In general, if the number of stocks with rising prices is high, the stock price will rise. For example, the following is the Advance/Decline Line of the S&P 500, which invests in the top 500 US companies.

In this chart, the stock price is rising. In addition to that, the AD Line is rising. In the part where the stock price has temporarily declined, the AD Line has also temporarily declined. In general, when the Advance/Decline Line is rising, the stock price is rising.

The Case Study of the AD Line in Nasdaq, US Stocks

If there are a large number of stocks whose prices are rising, it may seem obvious that the stock price will rise. However, in some cases, the stock price may be rising even though the AD Line is falling.

For example, the following is a chart of Nasdaq’s stock price and Advance/Decline Line.

If you check the chart, you will see that the stock price is rising. However, if you check the AD Line, you will see that it is gradually declining. What does this mean?

Among the stocks listed on Nasdaq, many stocks are declining in price. However, if the stock prices of the giant companies listed on Nasdaq rise, the overall stock price of Nasdaq will rise.

Giant companies have large market capitalizations. Therefore, even if the stock prices of many companies fall, if the stock prices of a few large companies rise, the stock price of the index will rise. So for the same period, let’s check the Nasdaq 100 instead of Nasdaq.

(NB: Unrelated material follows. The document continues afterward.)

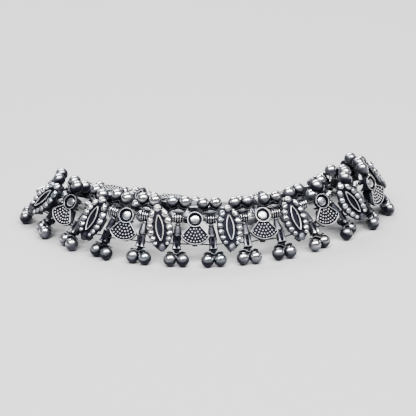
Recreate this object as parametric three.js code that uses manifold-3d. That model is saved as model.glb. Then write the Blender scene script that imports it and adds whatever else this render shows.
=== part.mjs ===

There are many companies listed on Nasdaq. Among them, the Nasdaq 100 represents the stock prices of the top 100 companies. The following is the AD Line of the Nasdaq 100 for the same period.

Thus, we can see that both the stock price and the AD Line are rising. In other words, the stock prices of the top 100 companies listed on Nasdaq have risen, but the stock prices of the smaller companies have not.

Why Your Stocks Are Not Increasing in Value Despite the Index Rising

When the stock price of an index is rising but the number of companies whose stock prices are falling is high, it is a bad sign for stock investment. Since many companies are concerned about their performance getting worse, there is a high risk that the stock prices of large companies will fall sharply if the economic situation turns even slightly worse.

Also, for those who invest in individual stocks, it is often the case that although the indexes such as S&P500, Nasdaq, and Dow Jones are rising, the stock prices of the companies they own are not rising.

The reason for this is that even if the index is rising, it does not necessarily mean that the stock price of the company you are investing in will rise.

As shown earlier, there are frequent cases where the Nasdaq stock price is rising, but the number of stocks that are falling in value is high. In this case, even if the stock prices of the S&P 500, Nasdaq, and the Dow Jones are at new highs, the stocks of the companies you are investing in are often falling in price.

More Important Information Is Interest Rates and Economic News

Although the AD Ratio and the AD Line are used in chart analysis, as mentioned above, they should only be used for reference. While the Advance/Decline Ratio and the Advance/Decline Line are indicators to check the economic trend, there are many other indicators that are more important in stock investment.

Stock prices are greatly affected by interest rates and economic news. For example, even if the AD Ratio is high, the stock price will continue to rise if the interest rate is low.

When investing in stocks, it is important to check the AD Ratio and the AD Line. However, compared to indicators such as interest rates, jobs report, and inflation rate, the importance of the Advance/Decline Ratio and the Advance/Decline Line is much lower.

The Advance/Decline Ratio and the Advance/Decline Line are rough indicators of when to buy stocks. Therefore, it is important to understand how to use the charts and consider them as a reference.

Using the AD Ratio and the AD Line in Chart Analysis

One indicator that shows whether a stock is overbought or oversold is the AD Ratio. By checking the AD Ratio, you can determine when to buy or sell a stock.

Also, by checking the AD Line, you can understand whether the economic condition is appropriate or not. Even if the S&P 500, Nasdaq, Dow Jones, and other indexes are rising, if the AD Line shows that many of the small-cap stocks are falling, you should consider that the economy is in danger.

However, in investing, the AD Ratio and the AD Line are not the key indicators for investors. Since there are other important indicators that have a significant impact on stock prices, the AD Ratio and AD Line should be considered as sub-indicators.

If you learn how to use the AD Ratio and the AD Line, you will be able to understand the economic situation. Use these tools as a basis for your stock investment decisions.